• [Aim]: Each line below should be reproduced without any alteration.

• [Information supplied]:

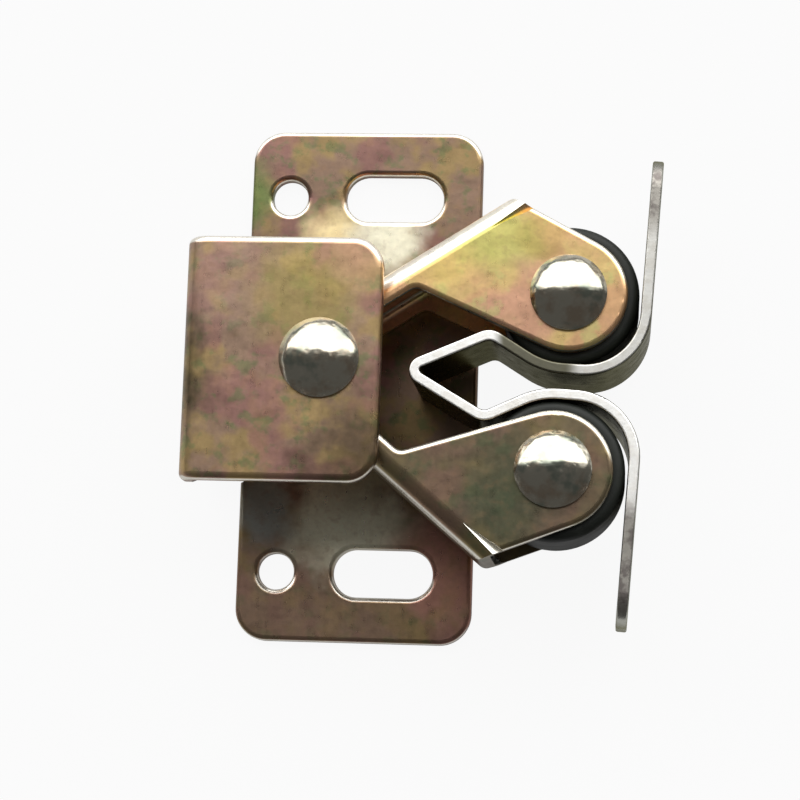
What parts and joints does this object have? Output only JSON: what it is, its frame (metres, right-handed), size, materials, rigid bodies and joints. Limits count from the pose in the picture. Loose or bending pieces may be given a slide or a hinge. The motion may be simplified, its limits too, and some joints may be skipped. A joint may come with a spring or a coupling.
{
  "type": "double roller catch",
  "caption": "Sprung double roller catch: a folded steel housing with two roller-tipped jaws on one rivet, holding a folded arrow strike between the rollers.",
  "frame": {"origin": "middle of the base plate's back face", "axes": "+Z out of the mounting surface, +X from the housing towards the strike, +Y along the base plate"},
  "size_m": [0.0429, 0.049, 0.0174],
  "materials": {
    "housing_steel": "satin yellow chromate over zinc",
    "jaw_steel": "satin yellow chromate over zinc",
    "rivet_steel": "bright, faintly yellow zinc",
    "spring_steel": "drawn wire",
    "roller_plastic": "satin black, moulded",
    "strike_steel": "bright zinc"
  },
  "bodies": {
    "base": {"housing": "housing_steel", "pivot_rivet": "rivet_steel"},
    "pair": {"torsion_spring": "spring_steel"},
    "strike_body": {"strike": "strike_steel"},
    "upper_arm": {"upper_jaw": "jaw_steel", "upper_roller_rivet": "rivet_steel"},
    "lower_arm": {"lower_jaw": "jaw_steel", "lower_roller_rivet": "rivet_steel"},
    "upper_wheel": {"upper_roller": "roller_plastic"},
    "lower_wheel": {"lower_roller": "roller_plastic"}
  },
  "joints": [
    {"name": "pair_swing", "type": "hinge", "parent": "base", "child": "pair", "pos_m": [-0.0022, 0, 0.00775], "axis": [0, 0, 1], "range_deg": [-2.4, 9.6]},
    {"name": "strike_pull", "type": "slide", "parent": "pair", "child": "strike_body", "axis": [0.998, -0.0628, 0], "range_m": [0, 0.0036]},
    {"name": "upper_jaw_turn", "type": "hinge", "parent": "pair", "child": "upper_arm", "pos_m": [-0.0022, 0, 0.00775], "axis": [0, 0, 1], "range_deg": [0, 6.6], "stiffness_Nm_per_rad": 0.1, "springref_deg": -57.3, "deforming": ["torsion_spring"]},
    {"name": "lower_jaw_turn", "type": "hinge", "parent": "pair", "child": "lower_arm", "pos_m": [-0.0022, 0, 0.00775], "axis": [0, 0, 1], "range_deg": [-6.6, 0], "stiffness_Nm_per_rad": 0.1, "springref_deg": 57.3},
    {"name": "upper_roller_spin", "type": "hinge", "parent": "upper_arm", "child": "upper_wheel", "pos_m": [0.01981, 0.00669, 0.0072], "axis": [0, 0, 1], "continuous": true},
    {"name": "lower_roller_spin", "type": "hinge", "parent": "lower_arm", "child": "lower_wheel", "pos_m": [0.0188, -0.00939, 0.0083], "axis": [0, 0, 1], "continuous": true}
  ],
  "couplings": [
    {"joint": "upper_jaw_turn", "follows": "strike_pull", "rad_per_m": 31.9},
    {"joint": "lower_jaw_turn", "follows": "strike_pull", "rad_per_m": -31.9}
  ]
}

• [Result for this task]:
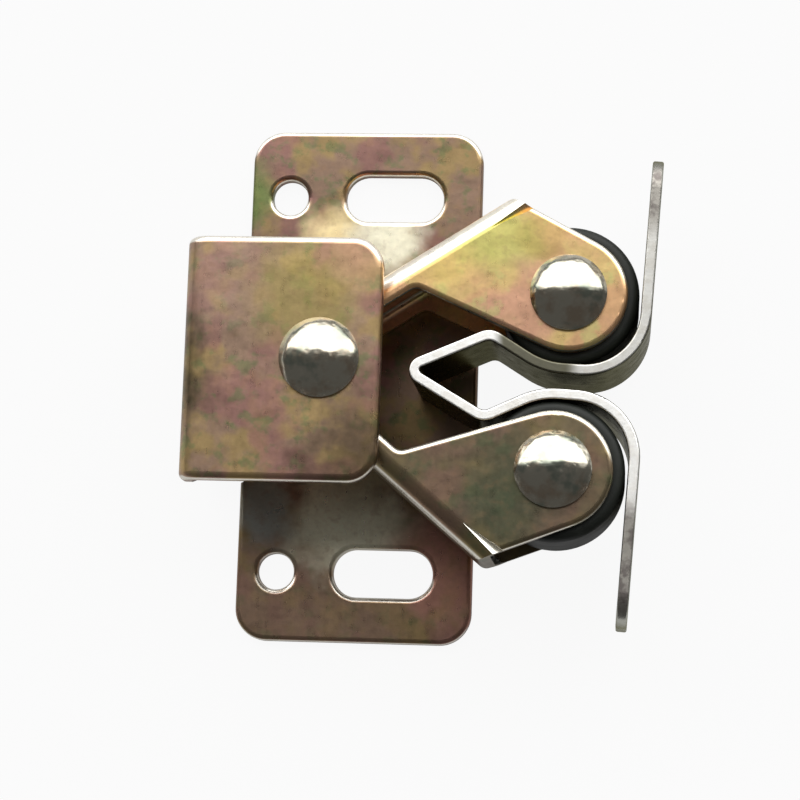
What parts and joints does this object have? Output only JSON: what it is, its frame (metres, right-handed), size, materials, rigid bodies and joints. Limits count from the pose in the picture. Loose or bending pieces may be given a slide or a hinge. The motion may be simplified, its limits too, and some joints may be skipped. A joint may come with a spring or a coupling.
{
  "type": "double roller catch",
  "caption": "Sprung double roller catch: a folded steel housing with two roller-tipped jaws on one rivet, holding a folded arrow strike between the rollers.",
  "frame": {"origin": "middle of the base plate's back face", "axes": "+Z out of the mounting surface, +X from the housing towards the strike, +Y along the base plate"},
  "size_m": [0.0429, 0.049, 0.0174],
  "materials": {
    "housing_steel": "satin yellow chromate over zinc",
    "jaw_steel": "satin yellow chromate over zinc",
    "rivet_steel": "bright, faintly yellow zinc",
    "spring_steel": "drawn wire",
    "roller_plastic": "satin black, moulded",
    "strike_steel": "bright zinc"
  },
  "bodies": {
    "base": {"housing": "housing_steel", "pivot_rivet": "rivet_steel"},
    "pair": {"torsion_spring": "spring_steel"},
    "strike_body": {"strike": "strike_steel"},
    "upper_arm": {"upper_jaw": "jaw_steel", "upper_roller_rivet": "rivet_steel"},
    "lower_arm": {"lower_jaw": "jaw_steel", "lower_roller_rivet": "rivet_steel"},
    "upper_wheel": {"upper_roller": "roller_plastic"},
    "lower_wheel": {"lower_roller": "roller_plastic"}
  },
  "joints": [
    {"name": "pair_swing", "type": "hinge", "parent": "base", "child": "pair", "pos_m": [-0.0022, 0, 0.00775], "axis": [0, 0, 1], "range_deg": [-2.4, 9.6]},
    {"name": "strike_pull", "type": "slide", "parent": "pair", "child": "strike_body", "axis": [0.998, -0.0628, 0], "range_m": [0, 0.0036]},
    {"name": "upper_jaw_turn", "type": "hinge", "parent": "pair", "child": "upper_arm", "pos_m": [-0.0022, 0, 0.00775], "axis": [0, 0, 1], "range_deg": [0, 6.6], "stiffness_Nm_per_rad": 0.1, "springref_deg": -57.3, "deforming": ["torsion_spring"]},
    {"name": "lower_jaw_turn", "type": "hinge", "parent": "pair", "child": "lower_arm", "pos_m": [-0.0022, 0, 0.00775], "axis": [0, 0, 1], "range_deg": [-6.6, 0], "stiffness_Nm_per_rad": 0.1, "springref_deg": 57.3},
    {"name": "upper_roller_spin", "type": "hinge", "parent": "upper_arm", "child": "upper_wheel", "pos_m": [0.01981, 0.00669, 0.0072], "axis": [0, 0, 1], "continuous": true},
    {"name": "lower_roller_spin", "type": "hinge", "parent": "lower_arm", "child": "lower_wheel", "pos_m": [0.0188, -0.00939, 0.0083], "axis": [0, 0, 1], "continuous": true}
  ],
  "couplings": [
    {"joint": "upper_jaw_turn", "follows": "strike_pull", "rad_per_m": 31.9},
    {"joint": "lower_jaw_turn", "follows": "strike_pull", "rad_per_m": -31.9}
  ]
}